You know what’s weird? If you have an accent, even quite a small one, people assume that you must have a limited vocabulary. You have no idea how often I hear, “Oh, you know the word “efficient”? Wow!”
Even when people know that I have a PhD from Yale with a dissertation I wrote in English and that I have published an award-winning book of literary criticism in English, they still can’t help looking stunned when I say “rambunctious” or “outlandish”
I know somebody with a PhD in linguistics from a top-ranking school, and even this scholar can’t help expressing surprise when I use 3 – syllable words. And that’s after 8 years of knowing me.
It’s especially annoying when folks with those ugly South Carolinian or Bostonian accents assume that I must be an illiterate because of my accent.
Things are even worse for the native speakers of English from India or Africa.
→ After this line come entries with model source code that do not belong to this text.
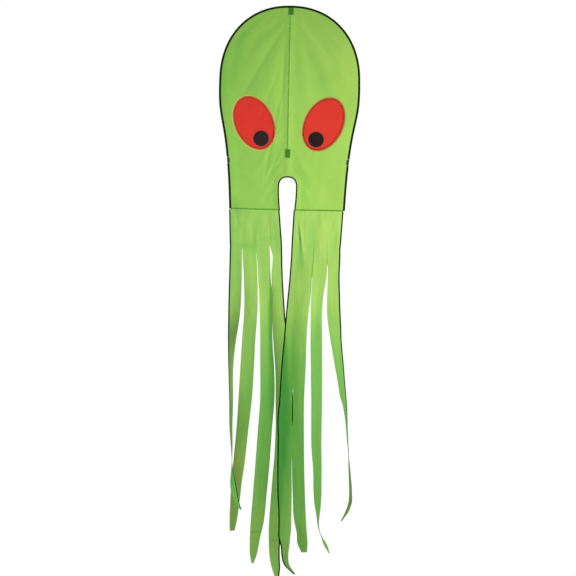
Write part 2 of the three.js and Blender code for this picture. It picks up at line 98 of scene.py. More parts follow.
LOBE_RADIUS = 4.5 * MM
LOBE_OFFSET = 6 * MM  # from the middle of the tube, along it
LOBE_INSET = 5.5 * MM  # from the tube's axis
SIDE_SLEEVE_END = -977.5 * MM
SPINE_OFFSET = 3.6 * MM
ROD_RADIUS = 2 * MM

# Tapes and seams
TAPE_WIDTH = 6.7 * MM
TAPE_THICKNESS = 1.3 * MM
TAPE_FOLD = 1.2 * MM
SLEEVE_WIDTH = 10.6 * MM
SLEEVE_RADIUS = 4.3 * MM
SLEEVE_MIDDLE = 4.5 * MM
SEWING_GAP = 0.3 * MM  # between pieces that are sewn or pushed together, as in the CAD
UNDER_SLEEVE = 7 * MM  # from the head's edge to the sail's own
UNDER_BINDING = 3.5 * MM  # from the notch's edge to the sail's own
SEAM_ALLOWANCE = 7 * MM
EYE_OVERLAP = 9 * MM
EYE_LIFT = 0.7 * MM
PUPIL_LIFT = 1.4 * MM
THREAD_HEIGHT = 0.5 * MM
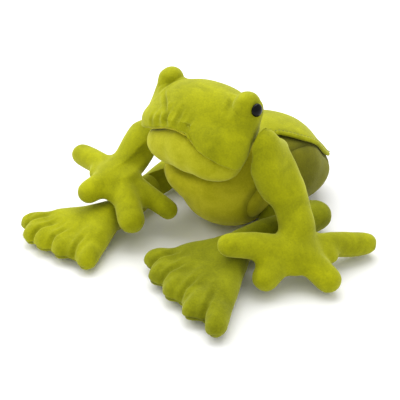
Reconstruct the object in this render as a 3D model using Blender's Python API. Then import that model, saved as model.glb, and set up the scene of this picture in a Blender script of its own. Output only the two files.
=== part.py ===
"""A plush frog hand puppet, sitting with its hands and feet spread in front of it.

The frog faces -Y, its left is +X and +Z is up. The origin is the middle of the flat seat under the torso.
A hand goes in under the back cover, through the glove lining and the neck ring: the fingers work the crown
of the head and the thumb works the lower jaw. Arms and legs are stuffed tubes that flex at their sewn
lines. Each flex line is a ball end here, and the piece before it is cut back so that the ball can turn.

A stuffed shape is given as the balls and tapered tubes that fill its skin. Sizes are in millimetres.
"""

from math import cos, pi, radians, sin

import bmesh
import bpy
from mathutils import Matrix, Vector

MM = 0.001
FAR = 400.0  # longer than anything here, for cutters
FLAT = 1.5  # degrees: faces flatter than this to each other count as one

# Fabric and clearances
SKIN = 4.0  # plush with the batting behind it
LINING = 1.6
GAP = 0.5  # between pieces that a seam joins
FLEX_GAP = 1.6  # around a flex line
LEG_GAP = 2.8  # around a leg, under the hand that rests on it

# Torso
TORSO_BALLS = [
    ((0, 37, 48), (69, 77, 55)),
    ((0, 64, 36), (64, 58, 38)),
    ((0, -4, 52), (60, 46, 57)),
    ((0, -24, 38), (55, 43, 36)),
]
BELLY_HALF_WIDTH = 50.0
HEM = [Vector((0, -18, 104)), Vector((0, 104, 48))]  # the hem of the back cover, seen from the side
HEM_RADIUS = 2.6
# The glove passage, from the rear opening to the neck
PASSAGE_REAR = Vector((0, 128, 18))
PASSAGE_REAR_RADII = (30.0, 12.0)  # across and up
PASSAGE_RADIUS = 30.0
PASSAGE_SIDES = 20

# Neck: head turn, head nod and mouth share this centre
NECK = Vector((0, -34, 92))
NECK_RADIUS = 34.0
NECK_WALL = 4.0
# Angles around the neck, seen from the left side: 0 is forward, 90 is up, 180 is back
MOUTH_ANGLE = 15.0
CROWN_REAR = 108.0
JAW_REAR = -78.0
YOKE_TOP = 152.0
YOKE_LOW = -84.0
HEAD_TURN = 8.0
BELLY_TOP = 66.0  # the jaw never comes lower than this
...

People tend to praise their “good English” in tones usually reserved for bright 5-year-olds. A colleague from India says people tend to raise their voices and enunciate VE-RY CLE-AR-LY whenever they hear her pronunciation. And telling them that she’s a native speaker of English doesn’t help.
By the way, this never happens when one speaks Spanish to Spanish-speakers. Unless your language skills are very limited, nobody treats you like an idiot because your pronunciation differs.
The cost of being admitted to a language community is vastly different for speakers of English and Spanish.